Many smartphones have health monitoring options built in. On the iPhone for example, you can turn on notification for walking steadiness, which might come in handy to avoid future falls. If they want you or someone else to be more involved with their health, you can set up sharing for health information.
Cut down on misinformation
If you’re worried about your parents falling for disinformation or being radicalized online, you can make a few minor changes to make things better. Pick a reputable news outlet or app and move it to a prominent place on their home screen. Apple News and Google News both do a decent job of including a wide range of trustworthy news sites. Put a shortcut to a fact-checking site like Snopes on their home screen so they can quickly gut check any stories or social media posts they come across. Walk through their social media accounts with them, if they’ll let you. Ask if you can unfollow any pages or influencers who traffic in disinformation or propaganda.
Minimize scamming attempts
Seniors are a popular target for scammers. You can tweak a few settings to cut down on attempts. We walk you through all of them here, but start with sending unknown calls directly to voice mail (Settings → Phone → Silence Unknown Callers on an iPhone), filtering texts from unknown senders and turning on any spam filters or detection offered by their phone or cell carrier.
Go through their friend lists on Facebook and Instagram and weed out any fake seeming accounts, including people they don’t know and accounts imitating other people. You can find more settings to change on their smartphone and messaging apps here.
Check their subscriptions
Make sure they’re not paying for anything by accident, like an app they subscribed to or a scammy “tech support” service. Go through their Android or iOS subscriptions first, then ask if they want to review their recent bank account statement.
Turn on automated backups, especially for photos. If they have a full phone, you can set it to delete photos or videos from the device to clear up space. If their device is ever lost, stolen or broken, they’ll still have all their data and memories ready to go. You can find more storage instructions for Google Drive here and Apple’s iCloud here.
Navigating around a smartphone screen can be more difficult as people lose dexterity and their eyesight worsens. Android and iPhones have a great built-in shortcuts that can help seniors: voice assistants. Walk them through how to activate Siri or Google Assistant, writing down a list of starter commands for them to get used to, like dictating a text.
Let your parents show you what they need
“I always ask my clients, ‘show me what you mean,’ ” says Richie. Something that may be hard to explain to you over the phone could be clearer by having them walk you through the process. For example, Richie had one client who struggled to send text messages. It turned out they were holding a finger on the send arrow too long, accidentally bringing up the special effects option in Messages.

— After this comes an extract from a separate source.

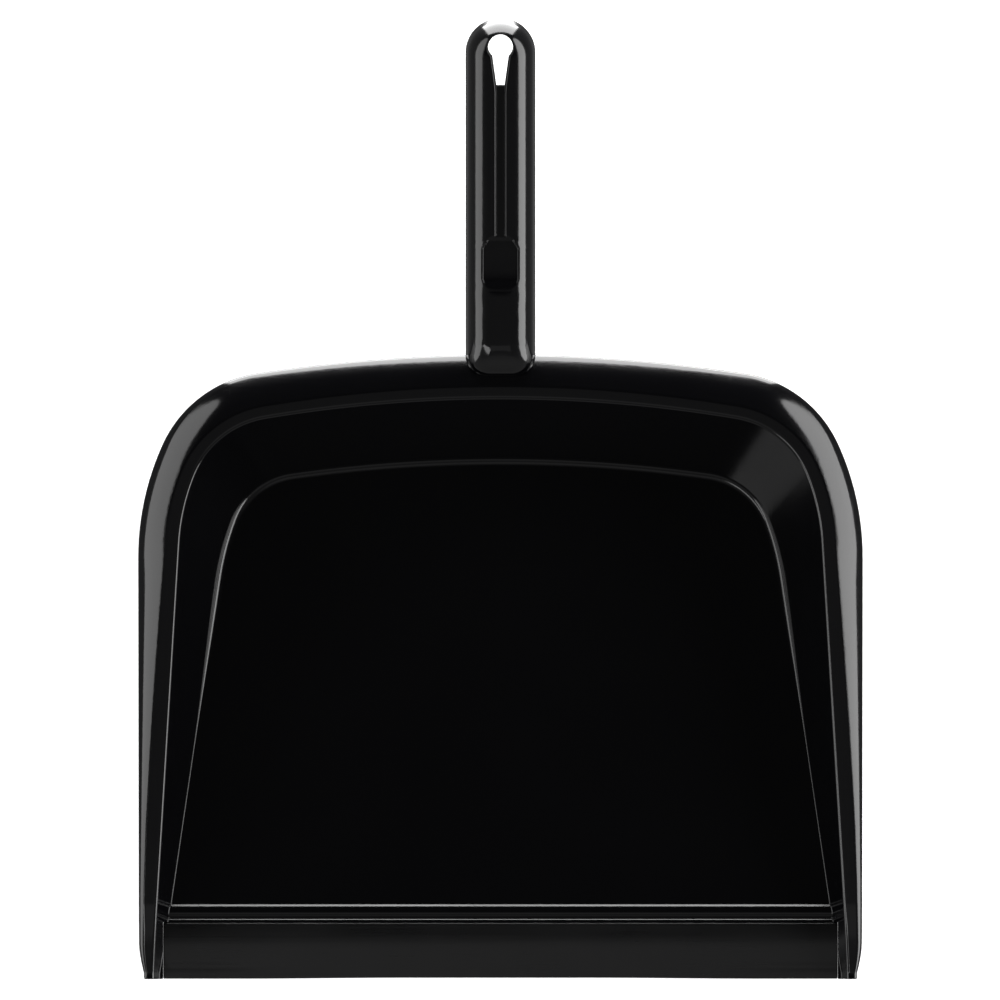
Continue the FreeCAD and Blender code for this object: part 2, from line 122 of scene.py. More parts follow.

If your parent is dealing with any type of cognitive decline, you can discuss using stronger controls on their devices so you can access or block things remotely. You can also ask them to share log-ins and passwords, or store them somewhere easy to access. This should be done with their consent and full understanding of what you’ll be able to access.
Write down everything new you’re telling your parents so they have something to reference. If you live too far away to give constant tech support, find a trusted local computer shop that does house calls or deputize another tech savvy relative. Richie says to be ready for more phone calls and questions, and that’s okay.
“Be completely prepared that they may need you to show them how to do this again and again and again, with love.”